__To do__.
Could you give the data below again, exactly and completely?

__Excerpted records__.
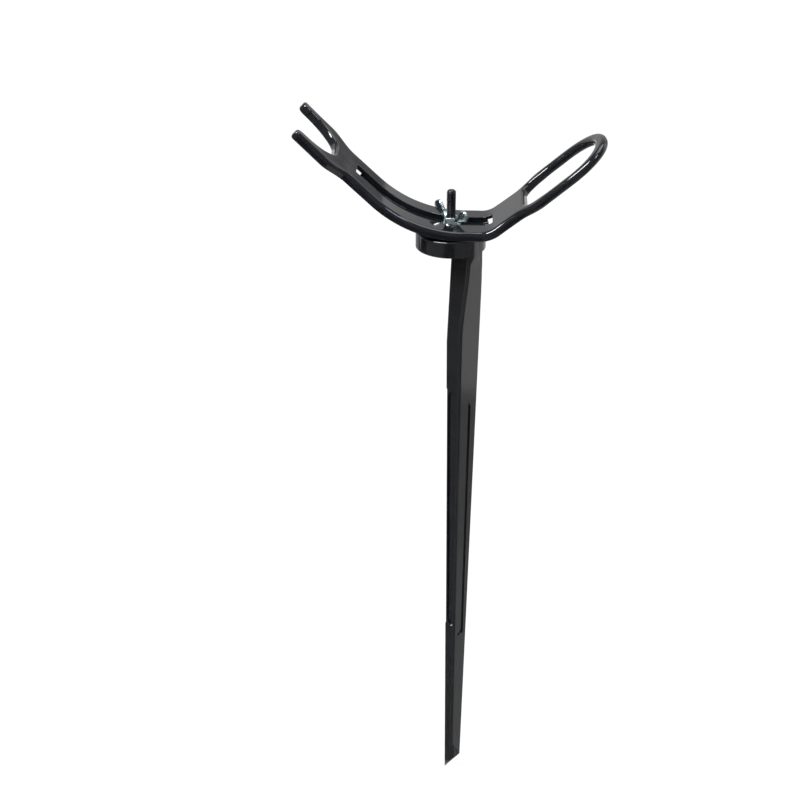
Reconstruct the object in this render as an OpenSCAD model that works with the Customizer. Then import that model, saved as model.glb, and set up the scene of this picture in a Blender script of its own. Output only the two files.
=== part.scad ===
// Ground stake rod holder: a slotted cradle with a fork at one end and a loop at the other,
// clamped by a wing nut to the head of an angle-section ground stake.
// Millimetres, +Z up. The origin is on the bolt axis, level with the point of the stake.

/* [Stake] */
// From the point to the face of the head that the cradle sits on
stake_length = 360; // [280:1:460]
// Wall of both flanges
flange_wall = 2.4; // [1.8:0.1:3.2]
// Width of the near flange where the neck begins
near_flange_top = 14; // [12:0.2:14.4]
// Width of the near flange at the point
near_flange_tip = 6.5; // [5.5:0.1:9]
// Width of the far flange where the neck begins
far_flange_top = 23.2; // [21:0.2:25]
// Width of the far flange at the point
far_flange_tip = 10.8; // [9:0.2:16]
// Height of the flared neck under the head
neck_h = 60; // [40:1:80]
// Height at which the point's slanting cut meets the corner
cut_corner = 15; // [8:1:24]
// Height at which the cut meets the near flange's free edge
cut_near = 26; // [24:1:40]
// Width of the near flange under the head, where its free edge has curved in
near_flange_head = 10; // [9:0.1:11.5]
// Width of the far flange under the head
far_flange_head = 21.9; // [20:0.1:24]
// Length of the shallow panel sunk in each flange
panel_length = 156; // [100:1:180]
// Height of the lower end of the panels above the point
panel_start = 106; // [60:1:110]
// Depth of the panels
panel_depth = 0.9; // [0.3:0.1:1.1]
// Width of the panel in the near flange
near_panel_w = 5; // [3:0.1:5.6]
// Width of the panel in the far flange
far_panel_w = 10; // [6:0.5:11]

/* [Head] */
// Diameter of the head disc
head_d = 38; // [36:0.5:42]
// Thickness of the head disc
head_t = 9; // [8:0.5:12]
// Plate under the cradle
head_plate = 3.2; // [2.4:0.1:4]
// Skirt wall of the head
head_wall = 2.4; // [1.8:0.1:3]
// Diameter of the boss round the bolt
boss_d = 14; // [12.5:0.1:16]
// Thickness of the ribs between boss and skirt
rib_t = 1.8; // [1.2:0.1:2.6]
// Bevel round the top edge of the head
head_bevel = 0.7; // [0.3:0.1:1.2]

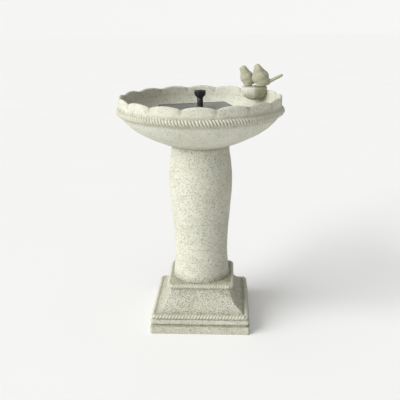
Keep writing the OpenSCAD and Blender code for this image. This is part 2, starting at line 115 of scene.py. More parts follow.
class Shade:
    """A material under construction, with short calls for the nodes used here."""

    def __init__(self, name):
        self.material = bpy.data.materials.new(name)
        self.material.use_nodes = True
        self.tree = self.material.node_tree
        self.shader = self.tree.nodes["Principled BSDF"]
        self.output = self.tree.nodes["Material Output"]
        self.point = self.node("ShaderNodeTexCoord").outputs["Object"]

    def node(self, kind, **settings):
        made = self.tree.nodes.new(kind)
        for key, value in settings.items():
            setattr(made, key, value)
        return made

    def put(self, socket, value):
        if isinstance(value, bpy.types.NodeSocket):
            self.tree.links.new(value, socket)
        else:
            socket.default_value = value

    def noise(self, scale, detail=4.0, rough=0.55, point=None, warp=0.0):
        made = self.node("ShaderNodeTexNoise")
        self.put(made.inputs["Vector"], point or self.point)
        self.put(made.inputs["Scale"], scale)
        self.put(made.inputs["Detail"], detail)
        self.put(made.inputs["Roughness"], rough)
        self.put(made.inputs["Distortion"], warp)
        return made.outputs["Fac"]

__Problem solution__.
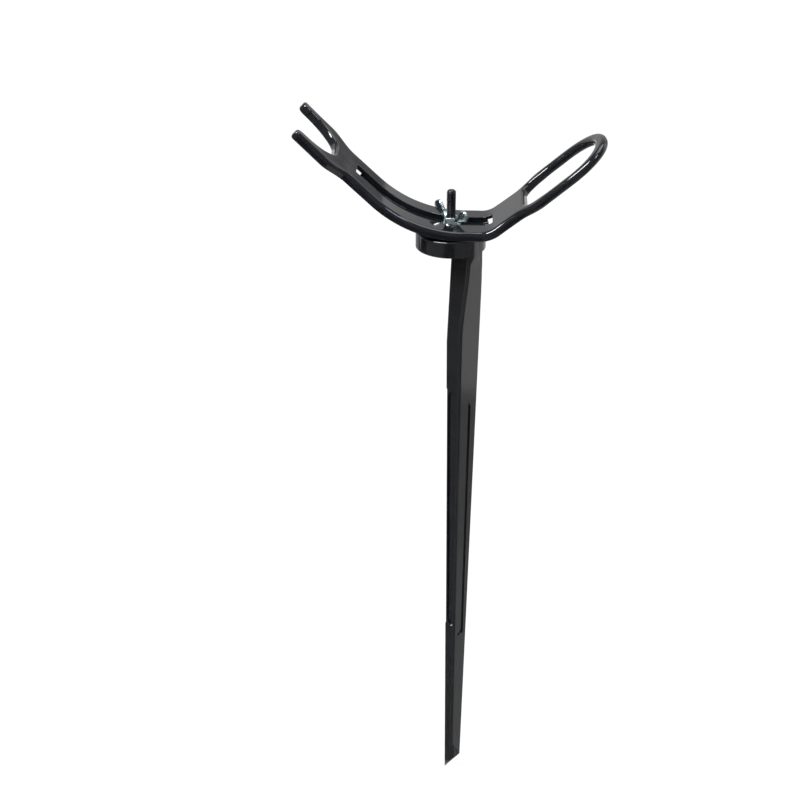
Reconstruct the object in this render as an OpenSCAD model that works with the Customizer. Then import that model, saved as model.glb, and set up the scene of this picture in a Blender script of its own. Output only the two files.
=== part.scad ===
// Ground stake rod holder: a slotted cradle with a fork at one end and a loop at the other,
// clamped by a wing nut to the head of an angle-section ground stake.
// Millimetres, +Z up. The origin is on the bolt axis, level with the point of the stake.

/* [Stake] */
// From the point to the face of the head that the cradle sits on
stake_length = 360; // [280:1:460]
// Wall of both flanges
flange_wall = 2.4; // [1.8:0.1:3.2]
// Width of the near flange where the neck begins
near_flange_top = 14; // [12:0.2:14.4]
// Width of the near flange at the point
near_flange_tip = 6.5; // [5.5:0.1:9]
// Width of the far flange where the neck begins
far_flange_top = 23.2; // [21:0.2:25]
// Width of the far flange at the point
far_flange_tip = 10.8; // [9:0.2:16]
// Height of the flared neck under the head
neck_h = 60; // [40:1:80]
// Height at which the point's slanting cut meets the corner
cut_corner = 15; // [8:1:24]
// Height at which the cut meets the near flange's free edge
cut_near = 26; // [24:1:40]
// Width of the near flange under the head, where its free edge has curved in
near_flange_head = 10; // [9:0.1:11.5]
// Width of the far flange under the head
far_flange_head = 21.9; // [20:0.1:24]
// Length of the shallow panel sunk in each flange
panel_length = 156; // [100:1:180]
// Height of the lower end of the panels above the point
panel_start = 106; // [60:1:110]
// Depth of the panels
panel_depth = 0.9; // [0.3:0.1:1.1]
// Width of the panel in the near flange
near_panel_w = 5; // [3:0.1:5.6]
// Width of the panel in the far flange
far_panel_w = 10; // [6:0.5:11]

/* [Head] */
// Diameter of the head disc
head_d = 38; // [36:0.5:42]
// Thickness of the head disc
head_t = 9; // [8:0.5:12]
// Plate under the cradle
head_plate = 3.2; // [2.4:0.1:4]
// Skirt wall of the head
head_wall = 2.4; // [1.8:0.1:3]
// Diameter of the boss round the bolt
boss_d = 14; // [12.5:0.1:16]
// Thickness of the ribs between boss and skirt
rib_t = 1.8; // [1.2:0.1:2.6]
// Bevel round the top edge of the head
head_bevel = 0.7; // [0.3:0.1:1.2]

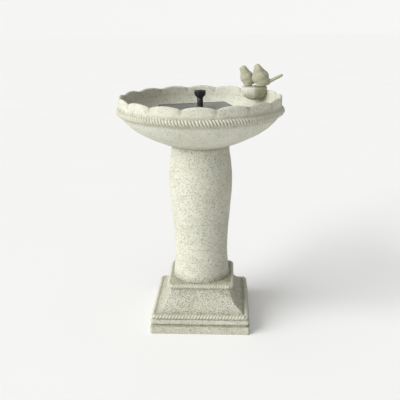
Keep writing the OpenSCAD and Blender code for this image. This is part 2, starting at line 115 of scene.py. More parts follow.
class Shade:
    """A material under construction, with short calls for the nodes used here."""

    def __init__(self, name):
        self.material = bpy.data.materials.new(name)
        self.material.use_nodes = True
        self.tree = self.material.node_tree
        self.shader = self.tree.nodes["Principled BSDF"]
        self.output = self.tree.nodes["Material Output"]
        self.point = self.node("ShaderNodeTexCoord").outputs["Object"]

    def node(self, kind, **settings):
        made = self.tree.nodes.new(kind)
        for key, value in settings.items():
            setattr(made, key, value)
        return made

    def put(self, socket, value):
        if isinstance(value, bpy.types.NodeSocket):
            self.tree.links.new(value, socket)
        else:
            socket.default_value = value

    def noise(self, scale, detail=4.0, rough=0.55, point=None, warp=0.0):
        made = self.node("ShaderNodeTexNoise")
        self.put(made.inputs["Vector"], point or self.point)
        self.put(made.inputs["Scale"], scale)
        self.put(made.inputs["Detail"], detail)
        self.put(made.inputs["Roughness"], rough)
        self.put(made.inputs["Distortion"], warp)
        return made.outputs["Fac"]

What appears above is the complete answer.